Cite all sources of information and references used.

Mention the results of any user testing you may have done.

Submit one document per group. On the cover page, include everyone's names who contributed to the final report, with their signatures.

Professional quality work is expected!


In addition to what you hand in, your group will be expected to make a short presentation that shows your interface and justifies its design. See the Presentation Instructions for more information.

Concentrate on showing how your system works via the sbs. Use a computer or overhead slides. Provide some design rationale. There will be about 10 minutes per presentation.
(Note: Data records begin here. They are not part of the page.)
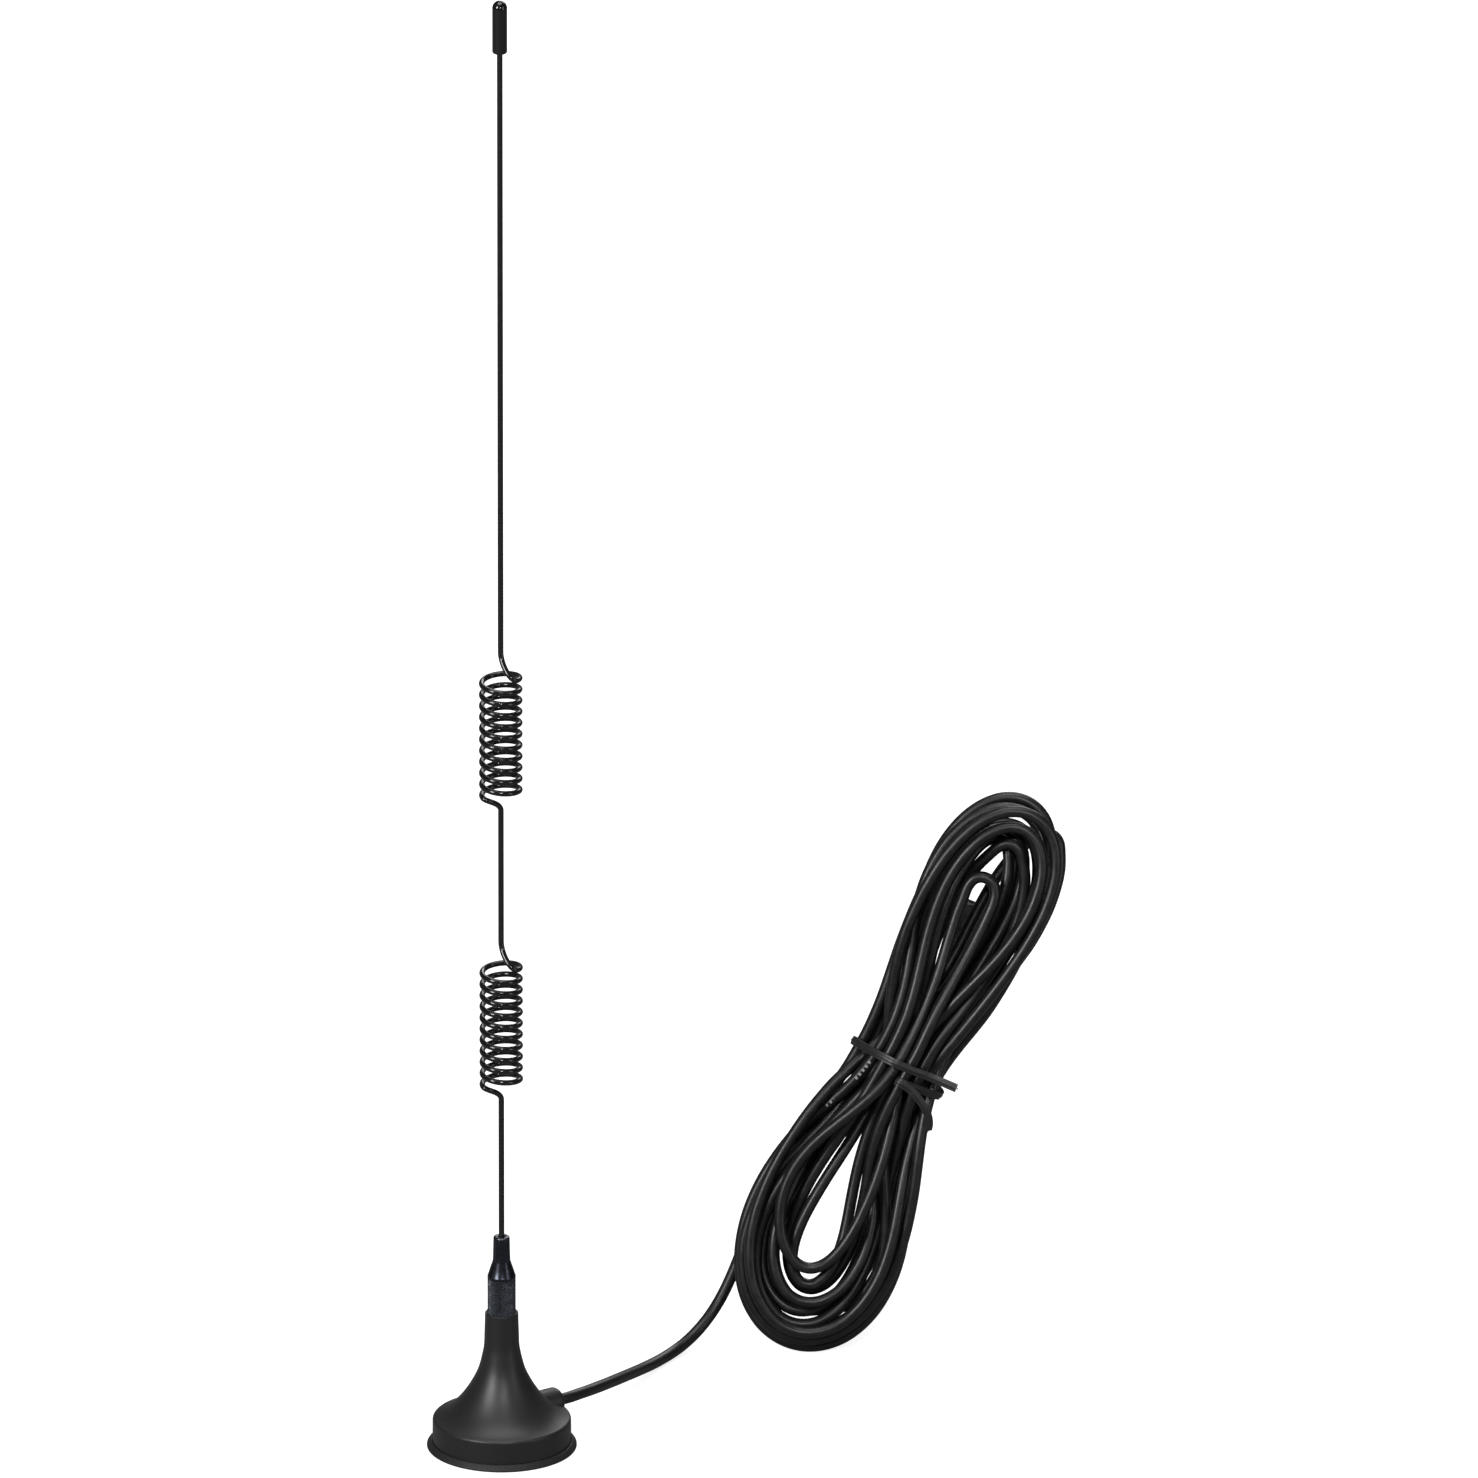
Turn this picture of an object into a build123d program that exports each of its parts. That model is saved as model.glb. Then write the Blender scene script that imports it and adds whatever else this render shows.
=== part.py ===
"""Magnet-mount whip antenna: turned base, loaded whip, coax pigtail in a tied hank, threaded plug.

Millimetres, +Z up.  The origin is the centre of the foot's underside, and the whip runs along +Z.
Every separate piece is written as its own STEP file in parts/.
Turned profiles are lists of (radius, z) points.
"""

import math
import os

import numpy as np
from build123d import *

os.makedirs("parts", exist_ok=True)

# ---------------------------------------------------------------- driving dimensions
OVERALL_Z = 308.0          # foot underside to the top of the tip cap

FOOT_R = 15.0              # rubber foot
FOOT_T = 0.68
FOOT_LIP_Z = 1.30
SKIRT_R = 13.87            # housing skirt
SKIRT_Z0 = 0.72
SKIRT_CHAMFER = 0.15
SHOULDER = (13.85, 5.60)   # top of the skirt's side, (radius, z)
COLLAR_R = 3.20
COLLAR_Z = 28.67           # top of the housing's collar
COLLAR_BORE_R = 2.95       # counterbore that takes the ferrule
COLLAR_BORE_Z = 25.50
CAVITY_R = 12.30           # room for the magnet pack
CAVITY_Z = 4.90
CHAMBER_R = 7.0            # wiring chamber above the magnet pack
CHAMBER_Z = 9.40

CUP_R = 12.10
CUP_BORE_R = 2.5
CUP_Z0, CUP_Z1 = 0.76, 4.34
CUP_WALL = 1.20
CUP_CHAMFER = 0.5
MAGNET_R, MAGNET_BORE_R = 10.75, 2.60
MAGNET_Z0, MAGNET_Z1 = 0.86, 3.02
MAGNET_CHAMFER = 0.2
GROUND_R, GROUND_BORE_R = 11.60, 3.0
GROUND_Z0, GROUND_Z1 = 4.42, 4.82

STUD_R = 1.93              # M4 x 0.7 post, drawn plain
STUD_Z0, STUD_TOP = 5.4, 32.5
STUD_FLANGE_R = 2.30
STUD_FLANGE_Z0, STUD_FLANGE_Z1 = 20.95, 23.05
STUD_PIN_R = 0.80
STUD_GAP = 0.06            # between the stud and its pocket in the housing

KNURL_R = 2.825            # ferrule
FERRULE_Z0 = 26.50
KNURL_Z1 = 36.70
CONE_Z1 = 39.50
NECK_R0, NECK_R1 = 1.75, 1.63
FERRULE_Z1 = 44.90
THREAD_BORE_R = 2.00
THREAD_BORE_Z1 = 33.30

WIRE_R = 0.57              # whip wire
WIRE_Z0, WIRE_Z1 = 34.60, 305.50
COIL_R = 3.80              # coil centre line
COIL_PITCH = 2.38
COIL_TURNS = 10.62
COIL_START_DEG = -25.0
COIL_MID_Z = (152.4, 90.6)
COIL_RISE = 12.07          # middle of a coil to its first turn

CAP_R = 1.49
CAP_Z0 = 297.0
CAP_FILLET = 0.35

CABLE_Z = 6.5              # height of the cable where it leaves the housing
CABLE_AZ = 35.0            # and its direction
BOSS_R = 2.85              # domed boss round the cable's exit
BOSS_START, BOSS_END = 8.0, 14.0
BOSS_FILLET = 1.38
JACKET_R, JACKET_BORE_R = 1.17, 0.95
BRAID_R, BRAID_BORE_R = 0.85, 0.71
CORE_R, CORE_BORE_R = 0.61, 0.30
CONDUCTOR_R = 0.20

TIE_W, TIE_T = 1.70, 0.56  # twist tie, width and thickness over its spine
TIE_EDGE_T = 0.30          # thickness of its flat edges
TIE_WIRE_R = 0.15
TIE_CHANNEL_R = 0.21


# ---------------------------------------------------------------- helpers
def unit(v):
    v = np.asarray(v, float)
    return v / np.linalg.norm(v)


def table(text, columns):
    """Array of numbers, one row per line of text."""
    return np.array(text.split(), float).reshape(-1, columns)


def arc_or_line(start, tangent, end):
    """Edge leaving start along tangent: an arc, or a line where end lies straight ahead."""
    chord = end - start
    side = chord - (chord @ tangent) * tangent
    if np.linalg.norm(side) < 2e-5:
        return Edge.make_line(Vector(*start), Vector(*end))
    return Edge.make_tangent_arc(Vector(*start), Vector(*tangent), Vector(*end))


def end_direction(start, tangent, end):
    """Direction of that edge at its end."""
    chord = unit(end - start)
    return unit(2 * (chord @ tangent) * chord - tangent)


def biarc(p0, t0, p1, t1):
    """Two tangent arcs from point p0 with direction t0 to point p1 with direction t1."""
    span = p1 - p0
    a = 2 * (1 - t0 @ t1)
    if a < 1e-10:
        reach = (span @ span) / (4 * (span @ t1))
    else:
        b = span @ (t0 + t1)
        reach = (-b + math.sqrt(b * b + a * (span @ span))) / a
    joint = ((p0 + reach * t0) + (p1 - reach * t1)) / 2
    joint_dir = end_direction(p0, t0, joint)
    return [arc_or_line(p0, t0, joint), arc_or_line(joint, joint_dir, p1)]


def path(points, directions):
    """Chain of tangent edges through the points with the given directions."""
    directions = [unit(d) for d in directions]
    edges = []
    for i in range(len(points) - 1):
        edges += biarc(points[i], directions[i], points[i + 1], directions[i + 1])
    return edges


def rod(edges, radius):
    """Round bar along a chain of tangent edges."""
    plane = Plane(origin=edges[0].position_at(0), z_dir=edges[0].tangent_at(0))
    return sweep(plane * Circle(radius), path=Wire(edges)).solid()


def tube(edges, radius, bore):
    """Hollow round bar: two skins closed by two rings."""
    outer = rod(edges, radius)
    inner = rod(edges, bore)
    skins = [f for s in (outer, inner) for f in s.faces() if f.geom_type != GeomType.PLANE]
    inner_ends = [f for f in inner.faces() if f.geom_type == GeomType.PLANE]
    rings = []
    for end in outer.faces():
        if end.geom_type == GeomType.PLANE:
            hole = min(inner_ends, key=lambda f: (f.center() - end.center()).length)
            rings.append(Face(end.outer_wire(), [hole.outer_wire()]))
    return Solid(Shell(skins + rings))


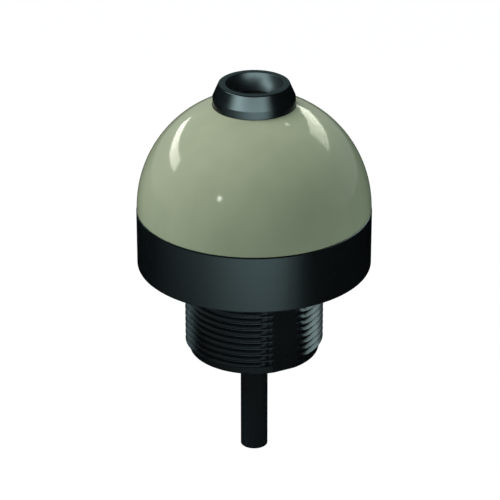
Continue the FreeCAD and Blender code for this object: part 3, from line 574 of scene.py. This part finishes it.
def makeNose():
    n = nose
    shoulder = noseSeat + n["collarHeight"]
    rimTop = shoulder + n["coneHeight"]
    throatTop = rimTop - n["bowlDepth"]
    mouth, throat = np.array((n["mouth"], rimTop)), np.array((n["throat"], throatTop))
    chord = throat - mouth
    length = np.linalg.norm(chord)
    across = np.array((chord[1], -chord[0])) / length
    centre = (mouth + throat) / 2 + across * math.sqrt(n["bowl"] ** 2 - length ** 2 / 4)
    ends = [math.degrees(math.atan2(*(p - centre)[::-1])) for p in (mouth, throat)]
    bowl = arc(centre, n["bowl"], *ends, 28)
    inner = n["barrel"] + n["grooveSetback"]
    outer = inner + n["groove"]
    lipBottom, barrelEnd = throatTop - n["lip"], noseSeat - n["barrelLength"]
    corners = [
        (n["sleeve"], barrelEnd, 0), (n["barrel"], barrelEnd, 0),
        (n["barrel"], noseSeat, 0), (inner, noseSeat, 0), (inner, noseSeat + n["groove"], 0),
        (outer, noseSeat + n["groove"], 0), (outer, noseSeat, 0), (n["collar"], noseSeat, 0),
        (n["collar"], shoulder, n["shoulderEdge"]), (n["rim"], rimTop, n["rimEdge"]),
        (n["mouth"], rimTop, n["mouthEdge"]), *withCorners(bowl[2:]),
        (n["throat"], lipBottom, n["lipEdge"]), (n["sleeve"], lipBottom, 0),
    ]
    grid = lathe(softLoop(corners), fullTurn(n["columns"]))
    makePiece("nose", [(grid, True, True)], noseMaterial(), "sensing_nose")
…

Each presentation will be publically evaluated by the rest of the class, with questions asked after every presentation. Sample evaluation criteria are given below.

Some Evaluation Criteria:

  • Do the screen designs look attractive?
  • Is the use of the screen intuitive/natural?
  • Do the Icons show creativity?
  • Can you easily understand the "sentence"?
  • Could an African pygmy use the system successfully?
  • Would it work just as well if one were left handed?
  • Would it work just as well if one normally wrote from top to bottom, and right to left?
  • How well have all the design decisions been explained?
  • What if there were a vocabulary of 1000 words?

** Footnote:

     Hey, it could have been worse! 

     e.g., "If music be the food of love, play on."
           "Do not go gentle into that good night."
           "Who's on first?"
           "Oh no, not the Comfy Chair!"
           "Play it again Sam."
           "Hasta la vista, baby!"
           "Misery loves company."
           "Repetition is good."
           "Repetition is good."
           "Hey, it could have been worse!"